LAMB: By the way, did you interview his girlfriend?
DODER: No.
LAMB: You keep referring to her. I wondered where you learned what she had to say about him?
DODER: David Remnick of The Washington Post interviewed her, and used his material for that particular girlfriend. And I give him credit in the book. Why he went to law school, I'm not sure, but at any rate, it was a good thing because the law school was the only place in Moscow University where he would be exposed to books and authors other than Marxist Leninist nonsense. Because he had to learn Latin. He had to read Roman law. He had to read different -- he had to be aware of different kinds of law, he had to read Machiavelli, Mills, Hobbes, so forth. And why did he decide then to go from Moscow to Stavropol when he could have a promising career in Moscow in the bureaucracy is also interesting.
LAMB: He went back home, in other words.
DODER: He went back home.
LAMB: At what age?
DODER: After he finished. He was 23.
LAMB: What was his first job when he went back?
DODER: He went into the Communist Party youth organization.
LAMB: And how long did it take him to be noticed by former secretary of the party Andropov?
DODER: A long time. Long time because he had to work his way up. So what's interesting about him and Raisa is that they went to...
LAMB: When did they marry?
DODER: They married in the last year of studies in Moscow. That's in 1954. In 1955 they went to Stavropol. And while there in Stavropol, see, he decided he wanted to go to agricultural college and attended agricultural school at night and got a degree after three years. And she did her PhD dissertation, and I've looked at her dissertation, actually, because it's available at the Lenin Library in Moscow. And it's a sociological study, above average, I would say, even for an American college, where she devised her own questionnaire and went around these collective farms to figure out what -- you know, about traditions, how they break down and so forth.
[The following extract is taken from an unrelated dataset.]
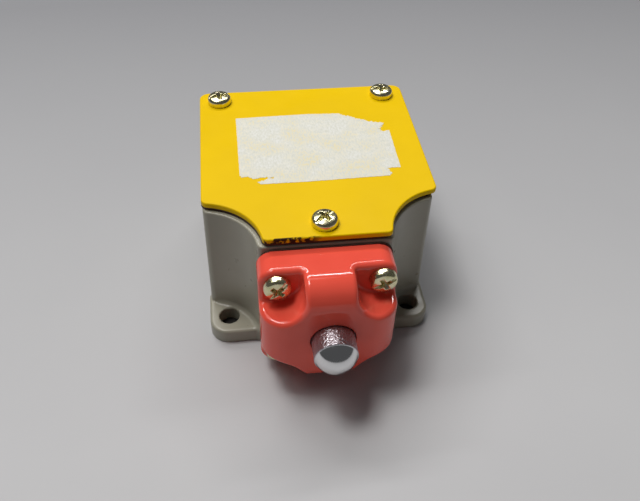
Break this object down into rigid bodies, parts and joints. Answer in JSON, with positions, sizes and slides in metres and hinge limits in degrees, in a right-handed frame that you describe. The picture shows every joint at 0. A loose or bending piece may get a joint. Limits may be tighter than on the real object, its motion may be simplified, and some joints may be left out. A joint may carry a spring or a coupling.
{
  "type": "limit switch",
  "caption": "Plunger limit switch: cast housing with a screwed cover, a square operating head with a sprung domed plunger, and a contact block and cable gland inside.",
  "frame": {"origin": "midway between the two front mounting holes, on the mounting face", "axes": "+X across the switch, +Y from the operating head towards the cable entry, +Z from the mounting face to the cover; the plunger points to -Y"},
  "size_m": [0.0667, 0.1023, 0.0469],
  "materials": {
    "housing_paint": "semi-gloss warm grey paint on a fine casting",
    "cover_paint": "smooth semi-gloss yellow enamel",
    "head_paint": "thick glossy orange-red enamel",
    "gasket_rubber": "dark red-brown sheet rubber",
    "seal_rubber": "black moulded rubber",
    "zinc_steel": "yellow-passivated zinc plate",
    "plunger_steel": "ground shank and polished dome",
    "spring_steel": "drawn spring wire",
    "bright_steel": "bright nickel-plated steel",
    "bush_brass": "turned brass",
    "moulding": "dark brown thermoset moulding",
    "carrier_plastic": "cream moulded plastic",
    "clear_lid": "clear moulded lid",
    "contact_brass": "stamped brass strip",
    "contact_silver": "silver contact alloy",
    "gland_metal": "turned light alloy"
  },
  "bodies": {
    "case": {"housing": "housing_paint", "cover": "cover_paint", "cover_gasket": "gasket_rubber", "head": "head_paint", "head_gasket": "gasket_rubber", "cover_screws": "zinc_steel", "head_screws": "zinc_steel", "guide_bush": "bush_brass", "wiper_seal": "seal_rubber", "return_spring": "spring_steel", "contact_base": "moulding", "contact_lid": "clear_lid", "closed_contacts": "contact_brass", "open_contacts": "contact_brass", "fixed_tips": "contact_silver", "carrier_spring": "spring_steel", "terminal_clamps": "bright_steel", "terminal_screws": "zinc_steel", "block_screws": "zinc_steel", "block_washers": "bright_steel", "earth_screw": "zinc_steel", "earth_washer": "bright_steel", "gland_seal": "seal_rubber", "gland_washer": "bright_steel", "gland_nut": "gland_metal"},
    "plunger_unit": {"plunger": "plunger_steel", "retaining_ring": "spring_steel", "spring_seat": "bright_steel", "pin_retainer": "bush_brass", "overtravel_spring": "spring_steel"},
    "carrier_unit": {"push_pin": "bright_steel", "contact_carrier": "carrier_plastic", "moving_bridges": "contact_brass", "bridge_tips": "contact_silver", "bridge_springs": "spring_steel"}
  },
  "joints": [
    {"name": "plunger_slide", "type": "slide", "parent": "case", "child": "plunger_unit", "axis": [0, 1, 0], "range_m": [0, 0.005], "stiffness_N_per_m": 1500, "springref_m": -0.004, "deforming": ["return_spring", "overtravel_spring"]},
    {"name": "contact_slide", "type": "slide", "parent": "case", "child": "carrier_unit", "axis": [0, 1, 0], "range_m": [0, 0.003], "stiffness_N_per_m": 300, "springref_m": -0.003, "deforming": ["carrier_spring"]}
  ],
  "couplings": [
    {"joint": "contact_slide", "follows": "plunger_slide", "ratio": 0.6}
  ]
}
It shows intellectual ambition on the part of both her and him.
LAMB: When did they have children, and how many did they have?
DODER: They have one daughter, and she's now married, and they have two grandchildren. Her husband is a doctor. She's a doctor. Her husband is Jewish, so they don't publicize the name because in Russia, that's not an asset, I guess. But I think Gorbachev and Raisa showed an intellectual sort of curiosity of mind that was amazing. And then for some reason, they also traveled when they were in Stavropol, which I think also explains something about Gorbachev today, because in the '60s, when he was a minor official, they went on a trip to France, and on another occasion they went on a trip to Italy. And not as parts of official delegations, but as guests of local Communists, which means the simple people there and so forth. So they could see real life in the West.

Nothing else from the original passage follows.